Bad Rock Canyon is a river canyon lying 2.64 mi east of Columbia Falls, Montana. The Flathead River, flanked by U.S. Highway 2, flows through the canyon and enters Montana's Flathead Valley. Rock slides occur frequently along the northern side of the BNSF Railway tracks that run through the canyon.

==History==
For centuries the canyon was a part of the buffalo trail leading through the Rocky Mountains to the buffalo hunting grounds on the Great Plains. Towns nearest the canyon are Hungry Horse immediately to the east and Martin City farther to the east. The town of Coram lies a few miles farther northeast, about 5 miles from the western entrance of Glacier National Park at West Glacier, Montana.

===Indian buffalo hunts===
The plateau tribes—Kalispel, Pend d'Oreilles (Upper Kalispel), Spokane, Coeur d'Alene, and Kootenai—as well as the nearby Flathead tribe would pass through this area for their buffalo hunts. Plains tribes, primarily the Blackfeet, would travel through the area seeking to capture the good horses raised by the western tribes. Oral tradition suggests that some battles may have taken place in the canyon.

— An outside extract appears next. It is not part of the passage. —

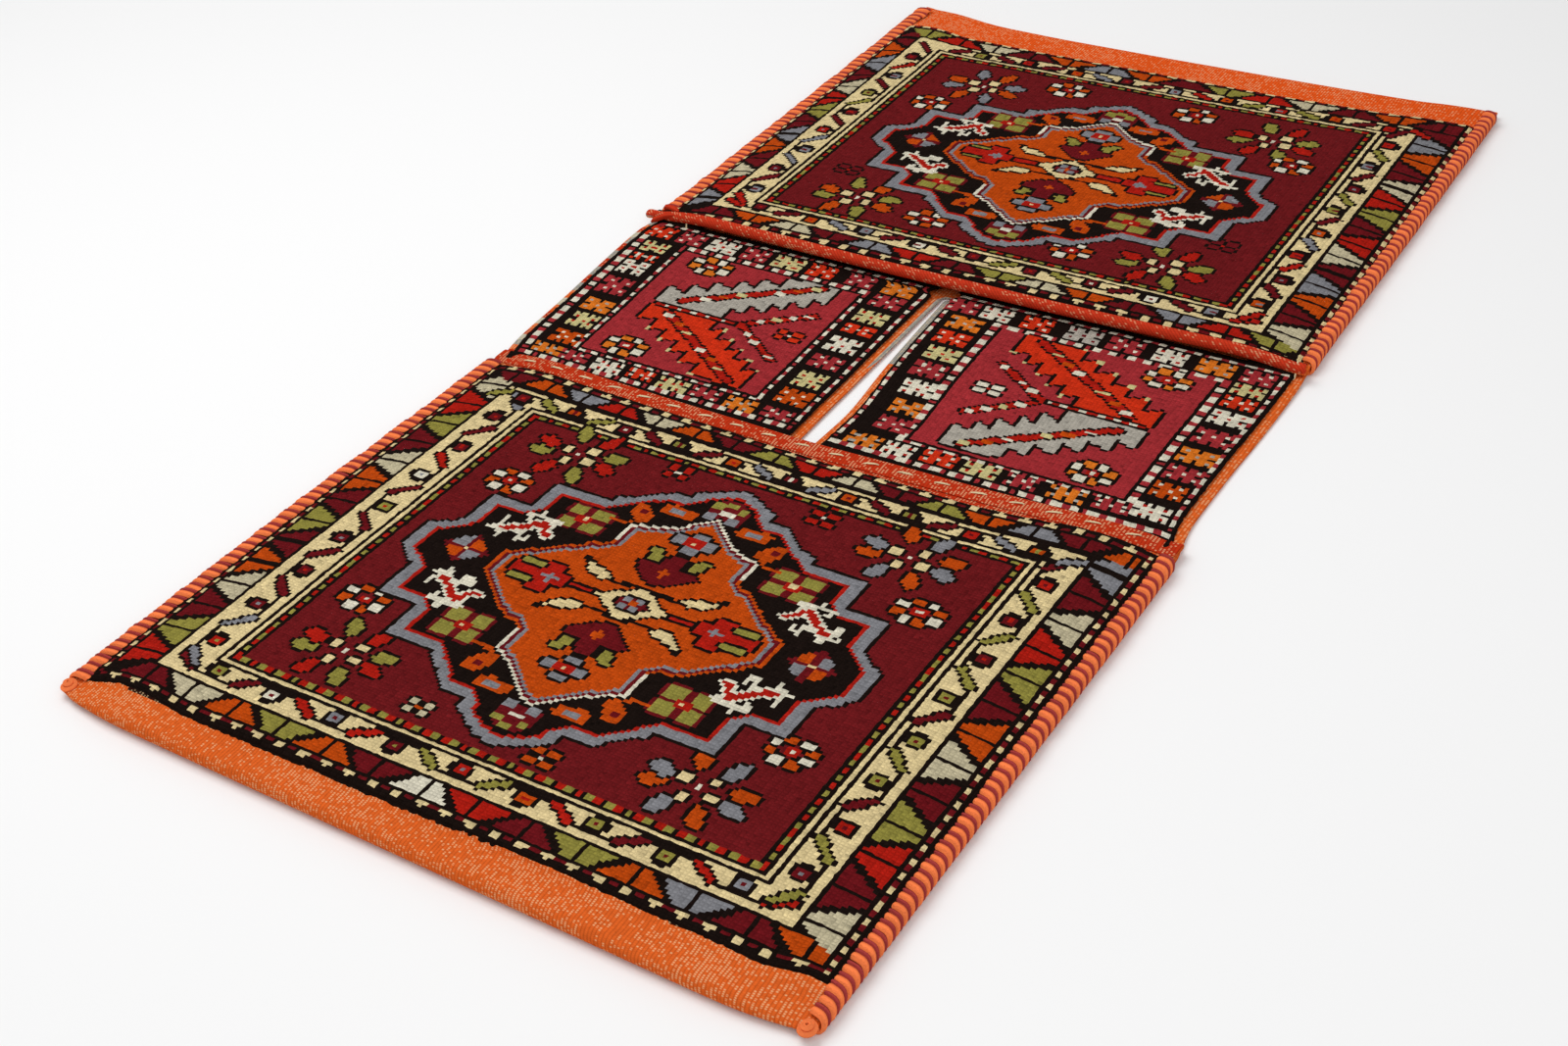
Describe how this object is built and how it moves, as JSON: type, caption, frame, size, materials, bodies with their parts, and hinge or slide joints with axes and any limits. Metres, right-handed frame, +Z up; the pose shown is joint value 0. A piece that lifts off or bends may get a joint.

===Gateway to wilderness areas===
Bad Rock Canyon is the entryway to the Bob Marshall Wilderness, the Hungry Horse Dam and Hungry Horse Recreation Area, and Glacier National Park. The U.S. Highway 2 pull-off area within the canyon has some interesting water features, particularly when frozen. There is a spring on the south side of the canyon that is used as a water source by many local residents.

===Rock slides===
Frequent rock slides occur along the northern side of the BNSF Railway tracks that traverse through the canyon. Railway slide fences have been installed by the railroad to detect and prevent slides from damaging the rails or hitting trains that are passing through the canyon. Rock slides also occur on the U.S. Highway 2 side of the canyon, but less frequently due to rock formation stabilization efforts.